La mésaventure de la policière de Silly

Pour le syndicat libéral des policiers, la coupe est pleine. L’affaire de la  » policière de Silly « , privée de liberté pour avoir tiré sur un forcené, est la violence de trop.

Julie C., la  » policière de Silly « , se souviendra de sa nuit du 7 au 8 mai. En intervention pour un différend familial dans une ferme, elle se trouve face à un homme ivre qui avance vers elle avec une tronçonneuse en marche. Arme au poing, elle recule d’une vingtaine de mètres jusqu’à se trouver acculée. Un autre policier tire un coup de semonce en l’air. Le forcené, lui, approche toujours. Il n’est plus qu’à quelques mètres. Julie appuie sur la détente et le touche à l’abdomen. Légitime défense ? Pas dans l’esprit du procureur du roi de Mons, Christian Henry, ni de son substitut de garde. Ils délibèrent sur l’attitude à tenir sans descendre sur le terrain. La policière sera privée de liberté pendant une douzaine d’heures. Après son audition par les enquêteurs du comité P, le juge d’instruction l’a renvoyée dans ses foyers, sans inculpation. Le policier qui avait tiré le coup de semonce,  » comme le prévoit la loi « , grince des dents. Vincent Gilles, président du Syndicat libre de la fonction publique (SLFP), a été interrogé par la police judiciaire fédérale de Mons – ce qui induit un degré moindre de  » culpabilité « .

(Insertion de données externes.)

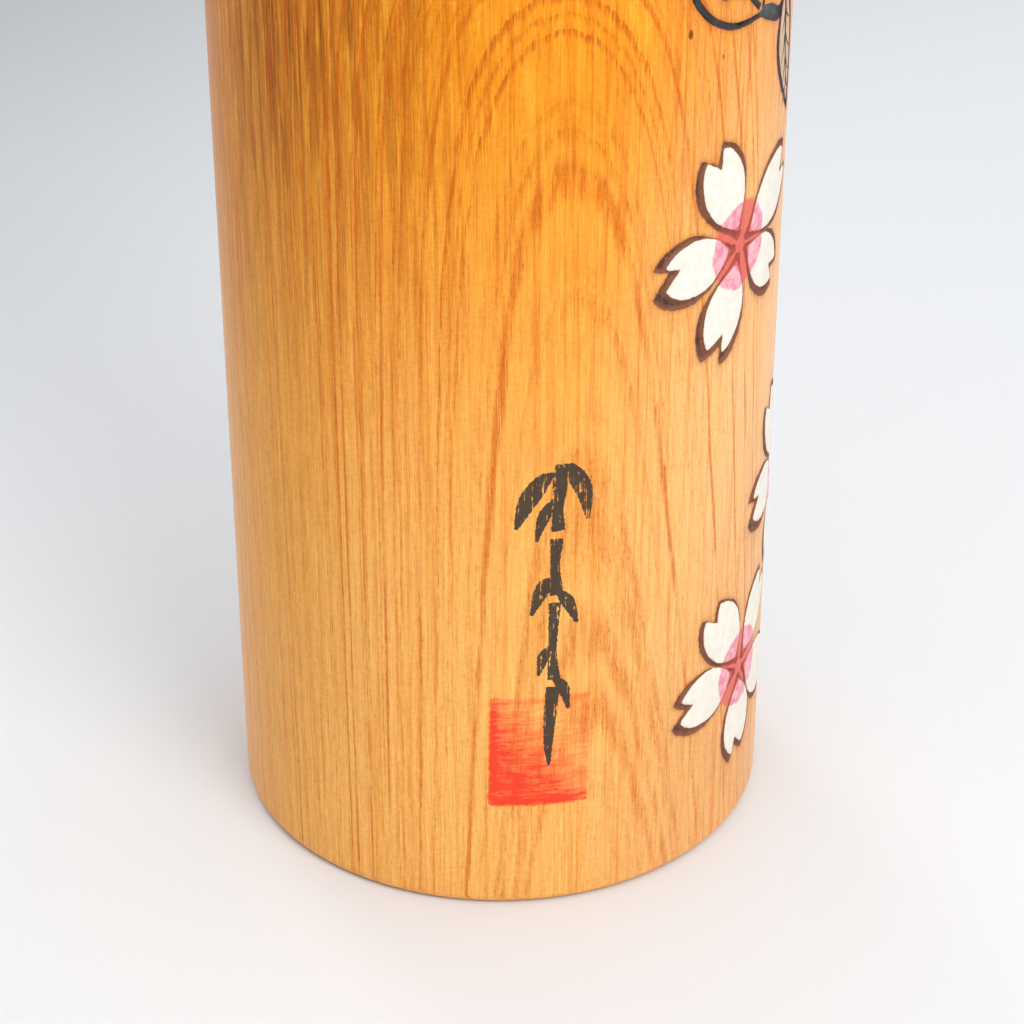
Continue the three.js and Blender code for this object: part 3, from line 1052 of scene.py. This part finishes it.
def body_marks(sheet):
    """What the wood's shader reads at each point: how far blossoms, specks and stamp are, and scorching."""
    u, v = sheet.uv.T
    specks = [np.hypot((u - at(azimuth, height)[0]) / wide, (v - height) / tall)
              for azimuth, height, wide, tall in SPECKS]
    burnt = distances(sheet.uv, sheet.uv[np.unique(sheet.region("burnt", "black"))])
    ink = distances(sheet.uv, sheet.uv[np.unique(sheet.region("ink"))])
    scorched = np.isin(np.arange(len(u)), sheet.region("wood")) & (burnt < ink)
    across, up = (sheet.uv - np.array(at(STAMP_AZIMUTH, STAMP_HEIGHT))).T
    cosine, sine = math.cos(math.radians(STAMP_LEAN)), math.sin(math.radians(STAMP_LEAN))
    return {
        "bloom": distances(sheet.uv, [at(azimuth, height) for azimuth, height, *_ in BLOSSOMS]),
        "scorch": np.where(scorched, np.exp(-sheet.depth_inside("wood") / SCORCH_REACH), 0.0),
        "speck": np.min(specks, 0),
        "stamp_x": across * cosine + up * sine,
        "stamp_y": up * cosine - across * sine,
    }


def build_body():
    skin = body_skin()
    spots = [(at(azimuth, height), PINK_RADIUS + 1.5) for azimuth, height, *_ in BLOSSOMS]
    spots.append((at(STAMP_AZIMUTH, STAMP_HEIGHT), STAMP_REACH))
    spots += [(at(azimuth, height), tall + 0.8) for azimuth, height, _, tall in SPECKS]
    seam = math.radians(SEAM_AZIMUTH) * BODY_RADIUS
    sheet = Sheet(skin, seam, skin.v[0], skin.v[-1], BODY_CELL, BODY_SPLIT, body_shapes(), spots=spots)
    marks = body_marks(sheet)
    groove = sheet.depth_inside("burnt", "black")
    painted = sheet.depth_inside("white")
    washed = sheet.depth_inside("leaf", "collar")
    inked = sheet.depth_inside("ink")
    carved = GROOVE_DEPTH * rising(groove, GROOVE_REACH)
    covered = np.minimum(groove / LAYER_REACH, 1) * LAYER_SINK
    wood_lift = -carved - covered - UNDER_PAINT * np.minimum((painted + washed + inked) / WASH_REACH, 1)

    points = skin.place(sheet.uv, wood_lift)
    faces = sheet.triangles.tolist()
    for end, outline, upward in ((skin.v[0], base_outline(), False), (skin.v[-1], neck_outline(), True)):
        ring = sheet.ring(end)
        points, faces = carry_on(points, faces, ring, sheet.uv[ring, 0] / BODY_RADIUS, outline, upward)
    extra = len(points) - len(sheet.uv)
    attributes = {key: np.concatenate([values, np.full(extra, 0.0 if key == "scorch" else FAR)])
                  for key, values in marks.items()}
    body = make_piece("body_wood", points, faces, body_material(), "body", attributes,
                      TURNED_CREASE)
    set_outer_normals(body, skin.normals(sheet.uv))
    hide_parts("body")

    def layer(name, kinds, top, sink, material, slot, depth):
        points, faces, source = shell(skin, sheet.uv, sheet.region(*kinds), top, wood_lift - sink)
        own = {key: values[source] for key, values in {"depth": depth, **marks}.items()}
        make_piece(name, points, faces, material, "body", own)

    line_top = LINE_RISE - carved
    layer("burnt_outlines", ["burnt"], line_top, LINE_SINK, burnt_material(), "burnt_line", groove)
    layer("branch_outlines", ["black"], line_top, LINE_SINK, black_material(), "burnt_line", groove)
    paint_top = PAINT_EDGE + PAINT_RISE * rising(painted, PAINT_REACH)
    layer("petal_paint", ["white"], paint_top, PAINT_SINK, petal_material(), "white_paint", painted)
    wash_top = WASH_EDGE + WASH_RISE * rising(washed, WASH_REACH)
    leaf_wash = wash_material("leaf_wash", rgb(180, 158, 134), rgb(196, 174, 150), rgb(112, 92, 74), 0.72)
    layer("leaf_wash", ["leaf"], wash_top, PAINT_SINK, leaf_wash, "green_paint", washed)
    collar = wash_material("collar_wash", rgb(190, 52, 40), rgb(206, 70, 50), rgb(140, 32, 26), 0.86)
    layer("collar_wash", ["collar"], wash_top, PAINT_SINK, collar, "stamp_ink", washed)
    ink_top = np.full(len(sheet.uv), LINE_RISE)
    layer("brushed_mark", ["ink"], ink_top, PAINT_SINK, ink_material(), "brush_ink", inked)


def set_outer_normals(made, normals):
    """Gives the turned side its exact normals, and leaves the rest of the mesh as shaded."""
    mesh = made.data
    corner = np.zeros(len(mesh.loops), np.int32)
    mesh.loops.foreach_get("vertex_index", corner)
    own = np.zeros(len(mesh.loops) * 3, np.float32)
    mesh.corner_normals.foreach_get("vector", own)
    own = own.reshape(-1, 3)
    outer = corner < len(normals)
    own[outer] = normals[corner[outer]]
    mesh.normals_split_custom_set(own.tolist())


# ---------------------------------------------------------------- the head
# Brush strokes of the face as (x, z, width) points in a front view: an eye's from its centre with x away
# from the nose, and those of the nose and lips from between the eyes.
EYE_STROKES = [
    [(-5.8, -1.2, 0.25), (-3.6, 0.6, 0.9), (0, 1.7, 1.25), (3.8, 0.9, 1.1), (6.4, -1.5, 0.3)],
    [(-1.6, 1.2, 0.8), (-1.4, -0.4, 2), (-1.2, -1.5, 1.6), (-1.1, -2.2, 0.5)],
    [(-3.4, -2.6, 0.15), (0, -3.1, 0.35), (3.6, -2.5, 0.15)],
    [(-6, 7.4, 0.25), (-1.5, 9.3, 0.75), (3.6, 9, 0.6), (7, 7.2, 0.2)],
]
NOSE_STROKE = [(-1.7, -8.6, 0.2), (-2.1, -9.6, 0.55), (-0.9, -10.6, 0.6), (0.6, -10.3, 0.25)]
LIP_STROKES = [
    [(-3.5, -16.6, 0.25), (-1.7, -16, 1.2), (0, -16.3, 0.9), (1.7, -16, 1.2), (3.5, -16.6, 0.25)],
    [(-2.3, -17.7, 0.2), (0, -18.2, 1.5), (2.3, -17.7, 0.2)],
]


def head_skin():
    """The skull's outline, from the edge of its seat to the crown."""
    lower = HEAD_WIDEST / math.sqrt(1 - (SEAT_RADIUS / HAIR_RADIUS) ** 2)
    upper = CROWN - SEAT - HEAD_WIDEST - HAIR_THICKNESS
    centre = (0, SEAT + HEAD_WIDEST)
    radius = HAIR_RADIUS - HAIR_THICKNESS
    start = math.degrees(math.asin(-HEAD_WIDEST / lower))
    outline = [*arc(centre, (radius, lower), start, 0, 100), *arc(centre, (radius, upper), 0, 90, 120),
               (0, CROWN - HAIR_THICKNESS)]
    return Skin(outline, 0.0, radius)


def build_decals(name, skin, strokes, material):
    """Painted strokes on the face, as thin closed layers of paint that follow the skull."""
    points, faces, depth = [], [], []
    total = 0
    for stroke in strokes:
        outline = Shape("paint", 0, skin.from_front(brush_stroke(stroke, FACE_STEP))).outline
        columns, rows = (np.arange(low, high, FACE_CELL) for low, high in zip(outline.min(0), outline.max(0)))
        grid = np.stack(np.meshgrid(columns, rows), -1).reshape(-1, 2)
        grid = grid[distances(grid, outline) > FACE_GAP]
        corners = [Vector(p) for p in np.vstack([grid, outline])]
        found = delaunay_2d_cdt(corners, [], [list(range(len(grid), len(corners)))], 0, WELD, True)
        uv = np.array([tuple(p) for p in found[0]])
        triangles = np.array([face for face, held in zip(found[2], found[5]) if held])
        inner = distances(uv, outline)
        top = FACE_EDGE + FACE_RISE * rising(inner, FACE_REACH)
        new_points, new_faces, source = shell(skin, uv, triangles, top, np.full(len(uv), -FACE_SINK))
        points.append(new_points)
        faces += [[i + total for i in face] for face in new_faces]
        depth.append(inner[source])
        total += len(new_points)
    make_piece(name, np.vstack(points), faces, material, "head", {"depth": np.concatenate(depth)})


def build_face(skin):
    eye_x, eye_z = EYE
    ink_strokes = [[(side * (eye_x + x), eye_z + z, width) for x, z, width in stroke]
                   for side in (-1, 1) for stroke in EYE_STROKES]
    middle = [[(x, eye_z + z, width) for x, z, width in stroke] for stroke in [NOSE_STROKE, *LIP_STROKES]]
    ink = paint_material("face_ink", rgb(22, 18, 17), rgb(44, 36, 33), 0.34)
    lips = paint_material("lip_paint", rgb(178, 38, 34), rgb(206, 62, 50), 0.32)
    build_decals("face_ink", skin, [*ink_strokes, middle[0]], ink)
    build_decals("lip_paint", skin, middle[1:], lips)


def window_outline(skin):
    """The edge of the hair round the face, as (u, v) points from one lower end to the other."""
    side, top, corner = WINDOW_HALF_WIDTH, WINDOW_TOP, WINDOW_CORNER
    low = HAIR_BOTTOM + 0.01
    right = [(side + 2.2 * (1 - math.cos(t * 0.6)), low + (top - corner - low) * (1 - t))
             for t in np.linspace(1, 0, 80)]
    turn = [(side - corner + corner * math.cos(a), top - corner + corner * math.sin(a))
            for a in np.linspace(0, math.pi / 2, 30)]
    fringe = [(x, top + 0.9 * math.cos(x / (side - corner) * math.pi / 2))
              for x in np.linspace(side - corner, 0, 50)]
    half = [*right, *turn[1:], *fringe[1:]]
    return skin.from_front([*half, *[(-x, z) for x, z in half[::-1][1:]]])


def build_head():
    skin = head_skin()
    columns = HEAD_COLUMNS
    angles = np.arange(columns) / columns * TURN
    ring = np.arange(columns)
    upper = list(zip(skin.radius[2::2], skin.height[2::2]))
    bore_edge = BORE_RADIUS + SOFT_EDGE
    under = [*line((skin.radius[0] - 1, SEAT), (bore_edge, SEAT), 1.5),
             *arc((bore_edge, SEAT + SOFT_EDGE), (SOFT_EDGE, SOFT_EDGE), -90, -180, 4),
             *line((BORE_RADIUS, SEAT + SOFT_EDGE), (BORE_RADIUS, BORE_END), 3.0),
             (BORE_RADIUS, BORE_END),
             (0, BORE_END)]
    points, faces = carry_on(turned(angles, skin.radius[0], SEAT), [], ring, angles, upper, True)
    points, faces = carry_on(points, faces, ring, angles, under, False)
    head = make_piece("head_wood", points, faces, head_material(), "head", crease=TURNED_CREASE)
    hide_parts("head")
    build_hair(skin)
    build_face(skin)


def build_hair(skin):
    """The bobbed hair: a raised, round-edged cap with combed lines, open round the face."""
    low = np.interp(HAIR_BOTTOM, skin.height, skin.v)
    high = skin.v[-1] - 1.5
    window = Shape("window", 1, respace(window_outline(skin), 0.4, closed=False))
    sheet = Sheet(skin, -math.pi * skin.reference, low, high, HAIR_CELL, HAIR_SPLIT, [window], band=1.2)
    # One more point closes the cap over the last row, at the crown.
    ring = sheet.ring(high)
    pole = len(sheet.uv)
    fan = [(first, second, pole) for first, second in zip(ring, np.roll(ring, -1))]
    uv = np.vstack([sheet.uv, [(0.0, skin.v[-1])]])
    triangles = np.vstack([sheet.region("wood"), fan])
    depth = np.minimum(distances(uv, window.outline), uv[:, 1] - low)
    depth[pole] = FAR
    near = np.minimum(depth / HAIR_EDGE, 1)
    rounded = np.sqrt(np.maximum(1 - (1 - near) ** 2, 0))
    angle = uv[:, 0] / skin.reference
    fade = np.clip((skin.read(uv[:, 1])[0] - 6) / 14, 0, 1) * near
    combed = np.abs(np.sin(angle * COMB_LINES + 0.35 * np.sin(angle * 9) + 0.03 * uv[:, 1]))
    top = HAIR_THICKNESS * rounded - COMB_DEPTH * fade * (1 - combed) ** 2
    points, faces, source = shell(skin, uv, triangles, top, np.full(len(uv), -HAIR_SINK))
    make_piece("hair", points, faces, hair_material(), "head", {"depth": depth[source]},
               HAIR_CREASE)


# ---------------------------------------------------------------- stage
def aim(made, place, target):
    made.location = Vector(place) * MM
    made.rotation_mode = "QUATERNION"
    made.rotation_quaternion = (Vector(target) - Vector(place)).to_track_quat("-Z", "Y")


def build_camera():
    heading = math.radians(CAMERA_AZIMUTH + CAMERA_YAW)
    pitch = math.radians(CAMERA_PITCH)
    place = Vector(turned([math.radians(CAMERA_AZIMUTH)], CAMERA_DISTANCE, CAMERA_HEIGHT)[0])
    backward = Vector(turned([heading], math.cos(pitch), math.sin(pitch))[0])
    camera = bpy.data.objects.new("camera", bpy.data.cameras.new("camera"))
    camera.data.lens = CAMERA_LENS
    camera.data.sensor_width = 36
    camera.data.clip_start = 0.01
    camera.data.clip_end = 50
    bpy.context.scene.collection.objects.link(camera)
    aim(camera, place, place - backward)
    bpy.context.scene.camera = camera


def build_light(name, place, target, size, watts, colour, spread=180):
    light = bpy.data.lights.new(name, "AREA")
    light.shape = "DISK"
    light.size = size * MM
    light.energy = watts
    light.color = colour
    light.spread = math.radians(spread)
    made = bpy.data.objects.new(name, light)
    bpy.context.scene.collection.objects.link(made)
    aim(made, place, target)


def build_floor():
    shader = Shader("floor")
    # The floor's colour is darker towards the far side, away from the key light: painted shade of the light's
    # falloff.
    away = shader.vector("DOT_PRODUCT", shader.place, PAINTED_SHADE_SIDE) + shader.noise(300, 300) * 60.0
    colour = shader.mix(shader.smooth(away, 130.0, 470.0), (0.73, 0.735, 0.74, 1), (0.42, 0.432, 0.44, 1))
    bend = STAGE_RADIUS - STAGE_BEND
    outline = [(bend - STAGE_BEND / 2, 0), (bend, 0),
               *arc((bend, STAGE_BEND), (STAGE_BEND, STAGE_BEND), -90, 0, 24)[1:],
               (STAGE_RADIUS, STAGE_BEND), (STAGE_RADIUS, STAGE_HEIGHT)]
    columns = STAGE_COLUMNS
    angles = np.arange(columns) / columns * TURN
    rings = [turned(angles, radius, height) for radius, height in outline]
    faces = [list(range(columns))]
    for low in range(0, columns * (len(rings) - 1), columns):
        high = low + columns
        faces += [(low + (i + 1) % columns, low + i, high + i, high + (i + 1) % columns)
                  for i in range(columns)]
    floor = smooth_object("floor", np.vstack(rings), faces, shader.finish(colour, 0.6, specular=0.2))
    floor.location.z = -FLOOR_GAP * MM


def build_studio():
    build_floor()
    world = bpy.data.worlds.new("studio")
    world.use_nodes = True
    back = world.node_tree.nodes["Background"]
    back.inputs["Color"].default_value = (0.94, 0.965, 1.0, 1)
    back.inputs["Strength"].default_value = 1.22
    bpy.context.scene.world = world
    bpy.context.scene.view_settings.view_transform = "Standard"
    warm = (1.0, 0.985, 0.96)
    build_light("key", (-250, 615, 640), (0, 0, 60), 480, 4.0, warm)
    build_light("front", (260, -820, 520), (0, 0, 150), 420, 0.12, warm, 34)


build_camera()
build_body()
build_head()
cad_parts["neck_peg"].data.materials.clear()
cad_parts["neck_peg"].data.materials.append(peg_material())
build_studio()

276 équivalents temps plein hors circuit en 2010

Pour le SLFP-Police auquel était affiliée la policière, la coupe est pleine. Agression à la kalachnikov contre des policiers à Bruxelles et à Herstal (le premier souffrant d’un grave handicap), mort d’un jeune policier à Saint-Léger, renversé par une voiture conduite par des malfrats, policier traîné sur 30 mètres par un kiné pressé à Liège… Depuis la fin 2011, le syndicat libéral mène campagne pour une meilleure prise en considération de la violence croissante à l’égard des forces de l’ordre.  » Nous avons évalué les jours de maladie pour des accidents du travail liés à la violence de tiers à 34 500 en 2010, expose Vincent Gilles. Cela représente la moitié du nombre total de ce type d’accident du travail. Soit, pour la police, 276 équivalents temps plein sans que cela semble émouvoir grand monde. Normal qu’un policier se fasse trouer la peau ou qu’un couvreur tombe de son toit ? Par comparaison, la violence policière reste, elle, modérée, même si elle est inacceptable. Par an, 2 % des 41 000 policiers opérationnels font l’objet de poursuites disciplinaires ou judiciaires, tous motifs confondus, y compris le vol ou d’autres délits. « 

Pas de figurants !

Très embarrassées par la  » bavure  » de Silly et ce qui ressemble au pataquès du parquet de Mons (qui a promis de développer un scénario d’intervention pour ce genre d’incident), les ministres de l’Intérieur et de la Justice se sont abstenues de toute sortie tonitruante. D’autant que Joëlle Milquet, ministre de l’Intérieur (CDH), avait promis, le 25 avril dernier, de mettre sur pied une table ronde sur la violence à l’égard des policiers. Son président est déjà désigné : Marc De Mesmaeker, directeur général du Sat (Service d’appui technique, au SPF Intérieur) et membre du cabinet de Joëlle Milquet. Reste à inviter les acteurs, que le SLFP-Police exige dûment mandatés. Pas question d’y inviter des figurants !  » Nous souhaitons aussi la présence d’un représentant de l’Inami, insiste Vincent Gilles, car quand un certain plafond de remboursement est dépassé, c’est la famille qui doit prendre en charge le reste des frais.  » Le SLFP-Police invoque le modèle néerlandais.  » Aux Pays-Bas, lorsqu’un policier a été soumis à une situation de violence, on le laisse d’abord reprendre ses esprits en lieu sûr, avec ses proches, avant de l’auditionner.  » Tout l’inverse de ce qu’a vécu la policière de Silly.